After presenting her driver's license, Cooke, who surely learned in college that police (and even CBP agents!) need "reasonable suspicion" to detain someone, asks why she was pulled over. "You guys have no reason to be holding me," she says. A male agent who identifies himself as a supervisor has no explanation for the detention, but he says Cooke will have to wait for a drug-sniffing dog to inspect her car. "Well, they'd better be here soon, because if not, I'm calling 911, and this can all be figured out," Cooke says. "You guys are holding me here against my will." Eventually the female agent who first interacted with Cooke says she seemed nervous—an all-purpose excuse for detaining someone, since people tend to be nervous when confronted by armed government officials.

"Why do you want to get in my trunk when you have no right to?" Cooke asks. That question also reflects a potentially disquieting familiarity with Supreme Court decisions related to traffic stops. Just last month, the Court ruled that, in the absence of reasonable suspicion, police may not extend a traffic stop for the purpose of walking a drug-sniffing dog around the vehicle. But the Court also has said that if a dog alerts to a car (or, same thing, a cop claims that the dog alerted), that is enough by itself to supply probable cause for a search, even though there are lots of reasons (including a handler's deliberate or subconscious cues) why a dog might alert to a car that contains no contraband. 

"If they're not here within 20 minutes, I'm gone," Cooke says. "You can leave," the male agent says. "You can walk down the road right now….Your car's not going anywhere….I'll spike the tires." After Cooke refuses to comply with his order to "stand over there" instead of "here," they have this exchange:

CBP agent: I'm going to tell you one more time, and then I'm going to move you.

Cooke: If you touch me, I will sue your ass.

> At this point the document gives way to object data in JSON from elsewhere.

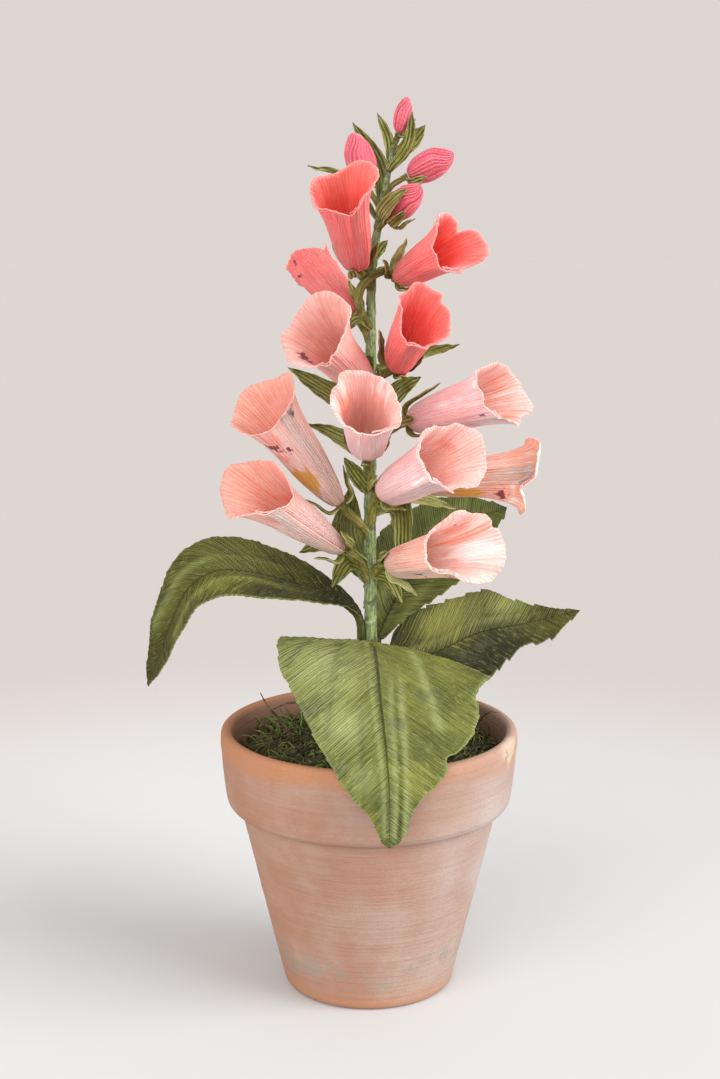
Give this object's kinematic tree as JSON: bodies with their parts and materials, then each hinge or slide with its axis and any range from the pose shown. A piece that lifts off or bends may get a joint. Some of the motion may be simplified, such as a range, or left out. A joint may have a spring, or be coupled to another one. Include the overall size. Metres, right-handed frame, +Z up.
{
  "type": "potted crepe-paper foxglove",
  "caption": "Handmade paper foxglove with hanging bells, buds and broad olive leaves on one tall stem, standing in moss in a tapered terracotta pot.",
  "frame": {"origin": "on the surface that the pot stands on, under the middle of the plant's box, which is within 2 mm of the pot's own axis", "axes": "+Z up along the stem; -Y the front of the plant, the side that most bells face; +X to the right of someone who looks at the front"},
  "size_m": [0.1577, 0.1275, 0.322],
  "materials": {
    "terracotta": "matte",
    "florists_foam": "matte",
    "dried_moss": "matte",
    "green_crepe": "satin",
    "olive_crepe": "satin",
    "coral_crepe": "matte",
    "pale_pink_crepe": "matte",
    "magenta_crepe": "matte"
  },
  "bodies": {
    "root": {"pot": "terracotta", "foam_plug": "florists_foam", "moss": "dried_moss", "stem": "green_crepe", "leaf_left": "olive_crepe", "leaf_front": "olive_crepe", "leaf_right": "olive_crepe", "leaf_back": "olive_crepe", "bell_coral_top": "coral_crepe", "bell_coral_right": "coral_crepe", "bell_coral_left": "coral_crepe", "bell_coral_middle": "coral_crepe", "bell_pale_upper_left": "pale_pink_crepe", "bell_pale_front": "pale_pink_crepe", "bell_pale_left": "pale_pink_crepe", "bell_pale_right": "pale_pink_crepe", "bell_pale_low_left": "pale_pink_crepe", "bell_pale_middle": "pale_pink_crepe", "bell_pale_far_right": "pale_pink_crepe", "bell_pale_low_right": "pale_pink_crepe", "bud_top": "magenta_crepe", "bud_right": "magenta_crepe", "bud_front": "magenta_crepe", "bud_left": "magenta_crepe"}
  },
  "joints": []
}
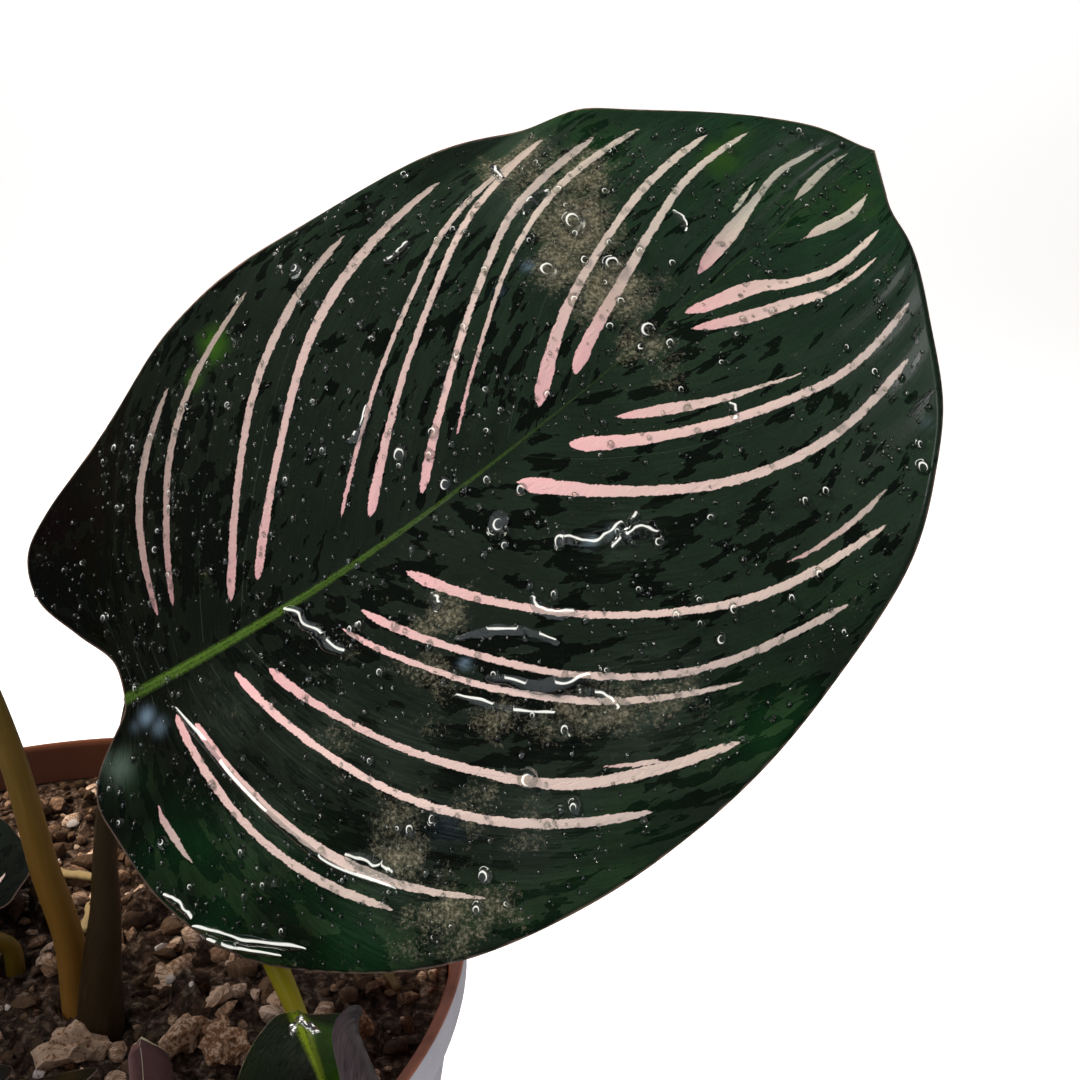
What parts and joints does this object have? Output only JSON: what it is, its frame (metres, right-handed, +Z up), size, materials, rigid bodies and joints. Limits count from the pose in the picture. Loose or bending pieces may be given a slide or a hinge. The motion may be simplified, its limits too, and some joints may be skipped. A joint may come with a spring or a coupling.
{
  "type": "potted pinstripe calathea",
  "caption": "Low clump of broad pointed leaves with curved pink pinstripes on slim sheathed stalks, standing in bark soil in a tapered two-tone nursery pot.",
  "frame": {"origin": "centre of the pot's flat underside, on the surface that it stands on", "axes": "+Z up along the pot's axis, -Y towards the front, +X to the right of the front"},
  "size_m": [0.2493, 0.182, 0.2423],
  "materials": {
    "pot_plastic": "two-layer moulded plastic, pale lavender grey outside and terracotta brown inside",
    "soil": "damp coarse bark and peat with pumice and a few fertiliser beads",
    "leaf_blade": "glossy, near-black green with pink pinstripes on top and purple underneath",
    "young_blade": "glossy fresh green with a wide pale midrib, dusky purple underneath",
    "dark_stalk": "satin dark brown",
    "olive_stalk": "satin olive to yellow green"
  },
  "bodies": {
    "root": {"pot": "pot_plastic", "soil": "soil", "main_leaf_blade": "leaf_blade", "main_leaf_stalk": "dark_stalk", "left_leaf_blade": "leaf_blade", "left_leaf_stalk": "olive_stalk", "low_back_leaf_blade": "leaf_blade", "low_back_leaf_stalk": "olive_stalk", "young_right_leaf_blade": "young_blade", "young_right_leaf_stalk": "olive_stalk", "front_leaf_blade": "leaf_blade", "front_leaf_stalk": "olive_stalk", "rolled_leaf_blade": "young_blade", "rolled_leaf_stalk": "olive_stalk"}
  },
  "joints": []
}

Do you understand me?

CBP agent: Go for it.

Cooke: Touch me then.

CBP agent: Move over there.

Cooke: Go ahead. Touch me.

CBP agent: I'm telling you to move over there. 

At this point the agent seems to grab Cooke, and soon she is lying on the ground, screaming. According to a CBP spokeswoman, the agent "deployed an electronic control device." Naturally, the government is considering assault charges—against Cooke.

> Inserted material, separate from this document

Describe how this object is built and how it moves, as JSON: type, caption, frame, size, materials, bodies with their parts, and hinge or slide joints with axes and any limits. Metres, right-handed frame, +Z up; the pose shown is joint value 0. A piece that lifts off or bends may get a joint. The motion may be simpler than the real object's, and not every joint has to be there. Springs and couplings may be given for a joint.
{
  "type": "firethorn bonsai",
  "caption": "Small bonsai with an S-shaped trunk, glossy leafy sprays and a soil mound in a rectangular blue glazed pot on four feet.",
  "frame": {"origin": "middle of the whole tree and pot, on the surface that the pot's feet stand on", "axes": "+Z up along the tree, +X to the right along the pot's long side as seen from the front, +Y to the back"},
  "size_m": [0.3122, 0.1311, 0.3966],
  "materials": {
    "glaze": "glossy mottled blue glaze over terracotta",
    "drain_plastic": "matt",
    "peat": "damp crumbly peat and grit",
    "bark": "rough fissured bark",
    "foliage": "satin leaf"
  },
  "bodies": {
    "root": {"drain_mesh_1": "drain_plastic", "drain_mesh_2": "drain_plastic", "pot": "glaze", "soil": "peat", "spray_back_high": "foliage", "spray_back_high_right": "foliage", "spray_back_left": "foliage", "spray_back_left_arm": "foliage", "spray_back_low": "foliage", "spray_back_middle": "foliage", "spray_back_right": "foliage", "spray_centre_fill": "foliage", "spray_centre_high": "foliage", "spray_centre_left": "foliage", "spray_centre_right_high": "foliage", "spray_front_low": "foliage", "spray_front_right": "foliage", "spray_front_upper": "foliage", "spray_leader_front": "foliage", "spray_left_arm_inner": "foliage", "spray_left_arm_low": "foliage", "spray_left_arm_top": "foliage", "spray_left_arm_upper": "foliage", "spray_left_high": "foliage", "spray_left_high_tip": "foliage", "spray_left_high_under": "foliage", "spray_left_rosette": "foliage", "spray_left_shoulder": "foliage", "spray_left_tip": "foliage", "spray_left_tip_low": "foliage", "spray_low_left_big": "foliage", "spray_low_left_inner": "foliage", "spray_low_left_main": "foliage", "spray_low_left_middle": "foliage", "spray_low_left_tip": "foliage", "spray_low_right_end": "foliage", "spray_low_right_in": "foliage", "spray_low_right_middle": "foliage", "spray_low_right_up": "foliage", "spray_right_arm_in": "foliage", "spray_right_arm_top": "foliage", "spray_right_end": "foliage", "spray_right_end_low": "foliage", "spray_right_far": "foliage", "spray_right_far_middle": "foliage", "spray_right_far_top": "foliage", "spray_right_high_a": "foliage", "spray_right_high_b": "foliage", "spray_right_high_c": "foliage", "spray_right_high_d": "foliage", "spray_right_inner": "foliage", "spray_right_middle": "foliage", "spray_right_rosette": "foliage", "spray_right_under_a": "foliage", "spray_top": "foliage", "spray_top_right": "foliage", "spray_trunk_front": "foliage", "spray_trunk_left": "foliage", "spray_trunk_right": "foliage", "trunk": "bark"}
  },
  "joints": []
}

While Cooke is rolling around on the ground, screaming in pain, the agent repeatedly orders her to "get on your stomach." Her response: "What the fuck is wrong with you?" Also this: "Are you fucking retarded?" And this: "You fucking Tased me, you asshole!" These rejoinders do not have quite the same emotional impact as "I can't breathe," especially since Cooke survived the incident. Still, she asks good questions.

The video ends at this point. But according to Cooke, the dog finally arrived, sniffed around her car, and did not alert. The agents opened her trunk anyway. They found no contraband.

If that account is accurate, it is hard to see how the search could have been legal. While nervousness alone might be deemed enough for reasonable suspicion, SUNY Buffalo immigration law professor Rick Su told the local NPR station, "it is not sufficient" to justify a vehicle search, which requires probable cause to believe the vehicle contains evidence of a crime. Su notes that CBP is "starting to use these checkpoints beyond their intended goal":

It's an immigration checkpoint. But what it seems from the video is that the interest of the officials is not so much immigration at that point. It's something else, maybe a drug violation, or other ordinary crimes that they were investigating….This belief actually sets up a very dangerous dichotomy between the exception that's granted for immigration and the use of immigration checkpoints to [pursue] all sorts of other law enforcement priorities….

[A checkpoint stop] really should be relatively nonintrusive. Ask questions about identification, about residency, and, as long as they are satisfied that there is no reasonable suspicion that there is an immigration violation, most people should be waved through. It should be a relatively quick check.

But because "the exception is so broad," Su says, the feds are "using immigration checkpoints to enforce other areas of federal law, including the war on drugs." In other words, the Supreme Court, which has explicitly rejected drug interdiction as a rationale for randomly stopping cars, has effectively allowed such stops within 100 miles of any "external boundary," as long as the feds claim to be looking for illegal immigrants.

Even though she was preparing for a career as a CBP agent, Cooke clearly was disturbed by this development. But the Watertown Daily Times found some local residents who think her objections are much ado about nothing. "I'm all for border patrol checks," said one. "Look at the drugs seized weekly by these that would otherwise go right onto the streets. If you have nothing to hide, why be a jerk? Just cooperate."